Management has taken a number of initiatives to reduce its sensitivity to interest rate risk. These initiatives are in the process of being implemented and will include a 5% increase in the proportion of stocks backing long-term liabilities. Had these initiatives been in place at September 30, 2010, the Company expects that it would be able to absorb a 15% decline in equity markets and that provisions for future policy benefits would not have to be strengthened as long as the S&P/TSX remains above 10,500 points.

Additionally, as part of its risk management process, the Company has implemented a dynamic hedging program to manage the equity risk related to its guaranteed annuity (GMWB) product, effective October 20th, 2010. The GMWB portfolio represents approximately $1.5 billion of assets under management, including $900 million in equities. The Company also entered into a reinsurance agreement during the third quarter to share 60% of the longevity risk related to its $2.5 billion insured annuity block of business.

As far as current sensitivities are concerned:

The Company’s sensitivity analysis varies from one quarter to another according to numerous factors, including changes in the economic and financial environment and the normal evolution of the Company’s business.
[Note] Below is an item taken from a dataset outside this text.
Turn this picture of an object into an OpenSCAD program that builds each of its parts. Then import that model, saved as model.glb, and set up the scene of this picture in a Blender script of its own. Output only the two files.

The results of these analyses show that the leeway the Company has to absorb potential market downturns remains very high overall.

At September 30, 2010, the analysis was as follows:

  • Stocks matched to the long-term liabilities – The Company believes that it will not have to strengthen its provisions for future policy benefits for stocks matched to long-term liabilities as long as the S&P/TSX index remains above 9,400 points.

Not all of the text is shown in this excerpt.